After multiple hearings, much testimony, technical jargon, and hyperbole about whether the 1041 permit for Nestlé Waters North America should be extended another 10 years, decision time is here for Chaffee County.
Commissioners have heard from multiple organizations and individuals on their concerns over the pumping of water from the Ruby Mountain Springs and loading it on trucks to be driven to Denver where the water is processed and put in plastic bottles and sold as the Arrowhead brand.
Some county officials have held that the review can only consider whether Nestlé has performed in accordance with the specific provisions of the original 1041 agreement back in 2009. I strongly disagree with that contention. The decision certainly can take into account much more than the limited provisions of the 1041 pact itself.
While some assessments agree that most, but not all, of the permit water provisions have been upheld by Nestlé, there are larger questions that echo from the past decision of the former commissioners Holman, Giese and Glenn; so controversial in 2009, that speak even louder today.
I hope commissioners are listening.
Opponents, including the organizers of Unbottle and Protect Chaffee County Water, (ably represented by spokesperson Jennifer Swacina), supported by 350 Central Colorado and groups like The Story of Stuff Project, which has mounted legal battles against Nestlé ’s bottled water industry and its tactics dealing with smaller communities and their water resources, make arguments that underscore larger environmental issues.
While most of our state is literally withering under drought conditions that are unprecedented, and communities seeing historic-size wildfires that strain resources (and as we remember the Decker fire of a year ago) the most precious resource we have, water, has gained new importance.
The 2009 decision of the former commissioners has been criticized as an example of how short sighted officials can be when presented with short-term rewards by a multinational corporation that desires to profit from a created market for a product like bottled water. The decisions of local landowners who profited from selling to Nestlé has also come under critical scrutiny, as has the role of one Planning Commission member who resigned after also serving simultaneously as a Nestlé consultant for years.
Those past actions, pardon the pun, are water over the dam. The future is what is important now. The health of the Ruby Springs aquifer, our local Chaffee County environment, and resources have to take precedence.
While Nestlé has demonstrated its good neighbor intentions with educational endowments to Salida and Buena Vista schools, contributions to local organizations aiding in pandemic relief, and other gestures that are very commendable, critics have said it could be providing much more in exchange for its huge profits from selling millions of gallons of bottled water from our aquifer over the past decade.

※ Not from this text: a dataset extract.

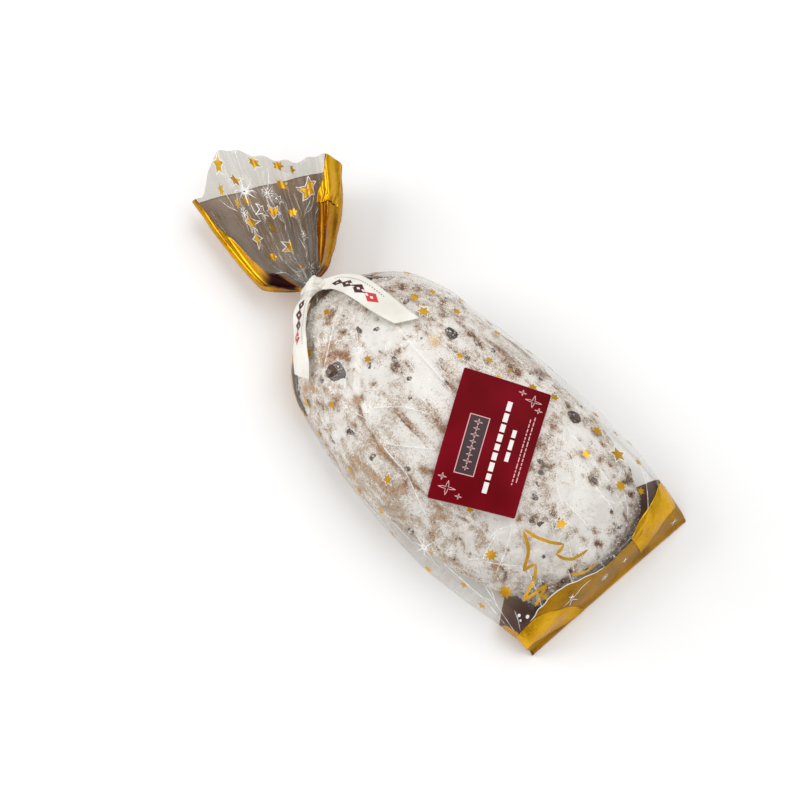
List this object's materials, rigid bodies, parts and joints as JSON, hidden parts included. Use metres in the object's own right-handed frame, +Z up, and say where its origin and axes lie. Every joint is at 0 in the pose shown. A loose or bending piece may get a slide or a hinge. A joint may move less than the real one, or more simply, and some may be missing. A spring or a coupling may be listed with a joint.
{
  "type": "stollen in a gift bag",
  "caption": "Sugar-dusted stollen lying in a clear star-printed bag with a gold back and bottom, gathered and tied with a cream ribbon, with a burgundy card on top.",
  "frame": {"origin": "on the table, under the middle of the whole footprint, mouth and tie included", "axes": "+X from the open mouth past the tie to the closed bottom end, +Z up; -Y is the side with the loaf's fold"},
  "size_m": [0.3521, 0.1451, 0.0732],
  "materials": {
    "film": "clear glossy printed film over a sugar-dusted loaf, gold on the back and bottom",
    "ribbon": "cream satin ribbon",
    "card": "satin burgundy card with a plain printed pattern"
  },
  "bodies": {
    "root": {"bag": "film", "ribbon": "ribbon", "label": "card"}
  },
  "joints": []
}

Questions about whether Nestlé Waters will be sold in the near future to another company or private equity firm are now appropriate in view of how it could negate any Nestlé promises for future community support. It raises questions of whether a less reputable entity would be more adversarial in dealing with the county.
Obviously, the impact of single-use plastic bottles on the environment, worldwide, in the U.S. and locally should not be regarded lightly.
The fact Nestlé only pumps about half of the permitted flow of up to 65 million gallons annually from the spring does not guarantee it won’t pump the full amount in the future.
Testimony that the flow taken from the aquifer is minimal compared to its measured flows seemingly ignores the threat of the deepening drought in our state and the global warming that causes it.
The perceived threat of Nestlé suing the county if this agreement is not renewed seems to ignore the county’s inherent right to decide its own future and that of its valued resources.
In our current political environment nationally, concerns over whether corporate oligarchy trumps true democratic rule are appropriate to consider.
So many citizens at these hearings have demanded the county end this relationship, correct the mistake in judgment made by commissioners more than a decade ago, and show their constituents that their concerns and the environmental health of the community hold more sway than the influence of a corporate giant.
Ten years is long enough; the 1041 permit should be allowed to expire.
Editor’s note: Dan Smith is a reporter for Ark Valley Voice covering a variety of health-related entities and the Salida Airport. This letter represents his own opinion about the Nestlé Water 1041 permit.